Cheap computing power, easy availability of data and enabling accessible algorithms have made the rise of artificial intelligence possible. It’s a good bellwether for possibilities and challenges of international cooperation on emerging tech. The positive spinoffs are numerous – to fostering innovation, propelling development, increasing efficiency, decreasing human drudgery and enhancing user experience etc. The fundamental line of economic thought in India on inclusive growth can be made possible by the rise of AI.

Although a host of cons come along – whether its criminal activities, fake information/news, privacy and safety concerns, the cost of missing the bus on this technology would be immense. AI development and deployment is inherently international in character. The nature of AI is such that it learns as it grows. This entails collaboration and learning from each other, not only for successfully deploying relevant AI systems but also creating necessary frameworks and marshalling resources in a manner suitable for all. India could be a role model for the global south in this regard.  

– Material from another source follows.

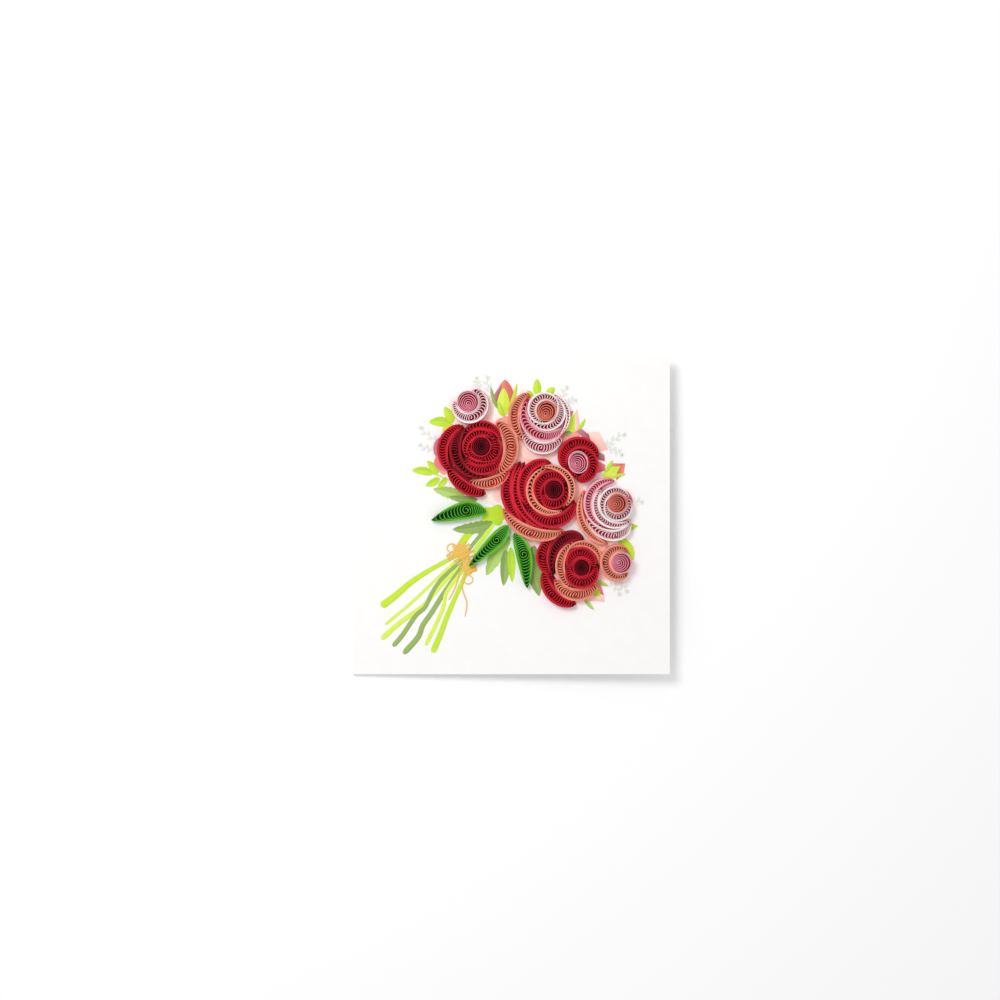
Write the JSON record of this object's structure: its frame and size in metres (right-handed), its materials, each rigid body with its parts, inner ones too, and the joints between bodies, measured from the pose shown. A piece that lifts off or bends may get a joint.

India and its partners confront some similar challenges when it comes to the development and deployment of AI. One imperative involves nurturing, attracting, and retaining the requisite talent. According to Macro Polo’s Global AI Talent Tracker, 12% of elite AI researchers in the world received their undergraduate degrees from India, the most after the United States (35%) and more than China (10%). Yet, very little top-tier AI research is being conducted in India. Securing supply chains, requisite physical infrastructure, alignment of standards and procuring raw materials especially semiconductors remain issues in a flux under the umbrella of artificial intelligence and its deployment.  

Nation states are still in a flux while enunciating their AI strategies and cooperation amongst them is the need of the hour. It is already discernible as emerging technologies have become the talking point at multilateral forums including the QUAD. It will be a challenging task to come on the same page given the varied levels of deployment of AI in various countries. For example the touchy topic of Data is one such aspect. One other aspect is the dialogue on ethics of AI – this social transformation will have deep ethical impact, with these powerful new technologies both improving and disrupting human lives. 

The way ahead for cooperation in the realm of AI looks organic as market forces are constantly evolving. The decisions in this realm on any aspect enlisted above will shape the contours of the fourth industrial revolution.